Starting at the line that contains "Model this object", copy each line through the final one exactly as written.

>> Start The input

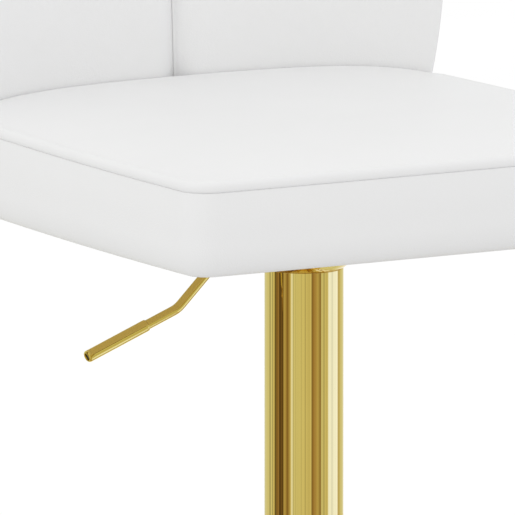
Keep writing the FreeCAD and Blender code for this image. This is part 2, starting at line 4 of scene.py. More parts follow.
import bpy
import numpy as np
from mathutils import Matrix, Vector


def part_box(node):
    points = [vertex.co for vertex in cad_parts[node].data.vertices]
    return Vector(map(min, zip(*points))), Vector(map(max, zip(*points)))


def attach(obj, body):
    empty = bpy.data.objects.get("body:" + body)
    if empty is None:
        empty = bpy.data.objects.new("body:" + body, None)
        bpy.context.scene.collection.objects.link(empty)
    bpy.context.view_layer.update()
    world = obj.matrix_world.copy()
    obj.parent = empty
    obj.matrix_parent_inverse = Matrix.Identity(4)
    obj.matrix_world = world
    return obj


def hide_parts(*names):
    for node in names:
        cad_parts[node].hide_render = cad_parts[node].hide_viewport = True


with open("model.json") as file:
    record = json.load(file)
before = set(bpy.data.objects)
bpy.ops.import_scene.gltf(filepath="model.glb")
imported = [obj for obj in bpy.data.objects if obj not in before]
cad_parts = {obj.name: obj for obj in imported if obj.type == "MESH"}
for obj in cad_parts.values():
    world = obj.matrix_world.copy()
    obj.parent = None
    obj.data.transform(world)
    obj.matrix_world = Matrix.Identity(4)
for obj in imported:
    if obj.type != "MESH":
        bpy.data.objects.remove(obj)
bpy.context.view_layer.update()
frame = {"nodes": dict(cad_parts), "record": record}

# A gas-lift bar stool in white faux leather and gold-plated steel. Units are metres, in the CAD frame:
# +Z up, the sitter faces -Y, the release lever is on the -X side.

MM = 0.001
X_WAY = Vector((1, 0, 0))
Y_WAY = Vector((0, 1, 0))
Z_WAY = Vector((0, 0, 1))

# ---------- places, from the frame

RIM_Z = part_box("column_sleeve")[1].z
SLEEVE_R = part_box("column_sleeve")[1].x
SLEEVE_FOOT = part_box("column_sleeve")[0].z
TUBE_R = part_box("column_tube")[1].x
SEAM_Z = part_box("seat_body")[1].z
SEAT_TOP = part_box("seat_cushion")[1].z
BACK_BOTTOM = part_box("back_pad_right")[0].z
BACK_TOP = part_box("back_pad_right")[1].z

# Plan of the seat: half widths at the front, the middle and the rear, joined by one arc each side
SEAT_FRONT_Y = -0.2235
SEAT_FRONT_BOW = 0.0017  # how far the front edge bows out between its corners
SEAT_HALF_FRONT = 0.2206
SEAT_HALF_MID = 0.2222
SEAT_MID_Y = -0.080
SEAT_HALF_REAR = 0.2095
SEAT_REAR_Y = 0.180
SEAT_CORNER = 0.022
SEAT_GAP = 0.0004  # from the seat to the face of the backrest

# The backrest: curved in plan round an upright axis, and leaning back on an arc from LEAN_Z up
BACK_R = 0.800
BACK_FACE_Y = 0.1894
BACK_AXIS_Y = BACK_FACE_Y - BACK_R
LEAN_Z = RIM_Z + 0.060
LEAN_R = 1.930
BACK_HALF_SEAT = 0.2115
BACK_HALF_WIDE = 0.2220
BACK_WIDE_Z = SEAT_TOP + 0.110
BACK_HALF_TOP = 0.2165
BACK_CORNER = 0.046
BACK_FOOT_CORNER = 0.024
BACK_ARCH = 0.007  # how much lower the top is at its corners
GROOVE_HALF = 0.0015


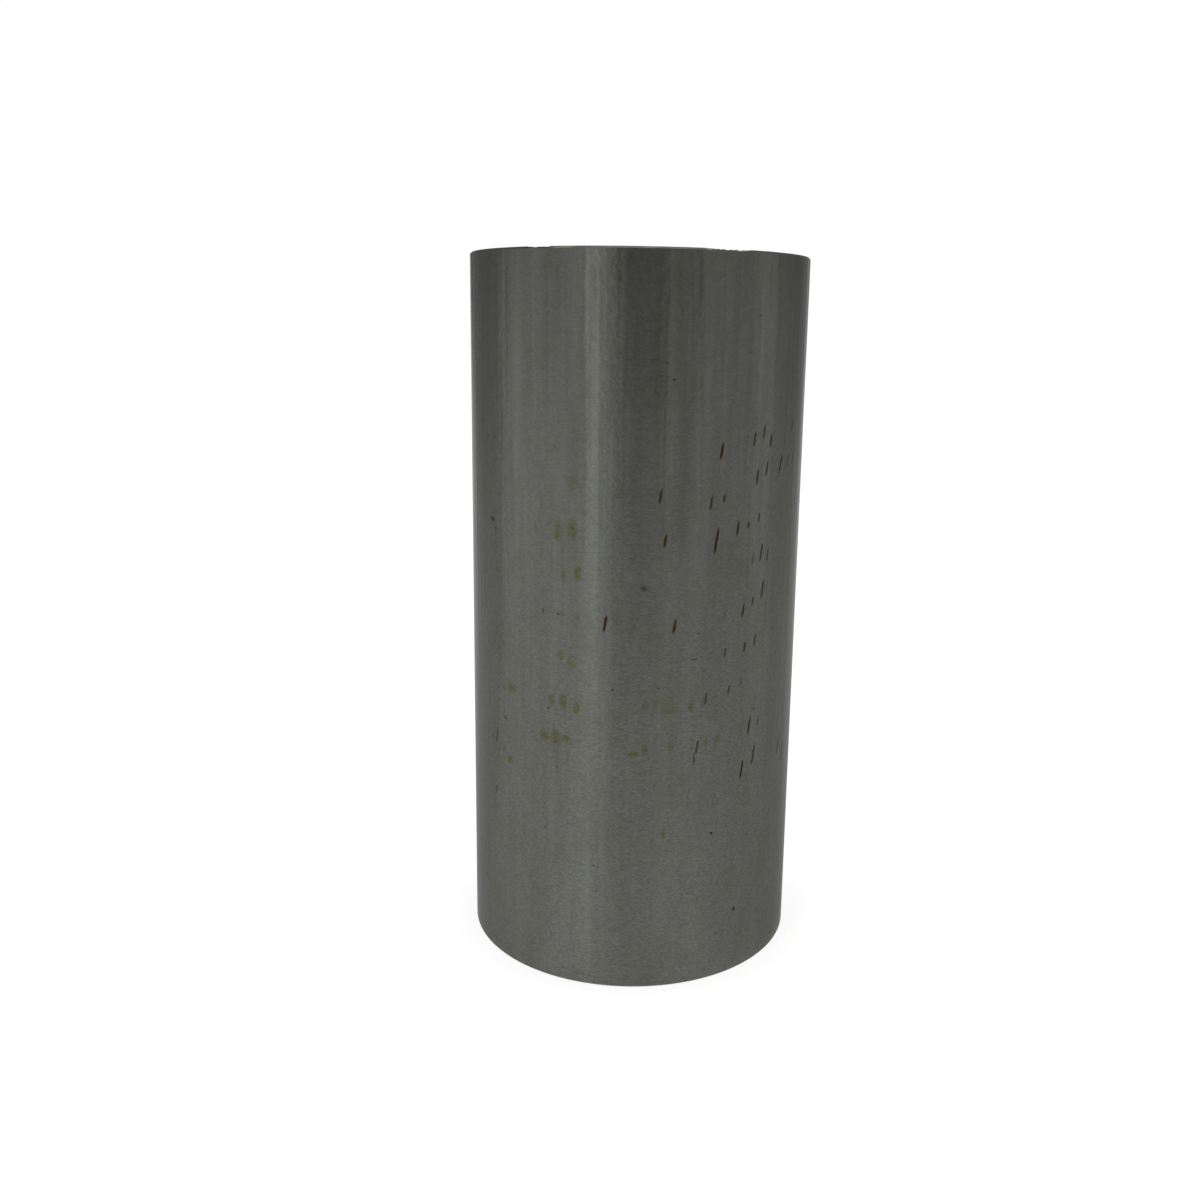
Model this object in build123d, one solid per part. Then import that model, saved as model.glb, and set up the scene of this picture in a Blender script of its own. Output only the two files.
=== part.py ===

>> End The input

__Result__.
Model this object in build123d, one solid per part. Then import that model, saved as model.glb, and set up the scene of this picture in a Blender script of its own. Output only the two files.
=== part.py ===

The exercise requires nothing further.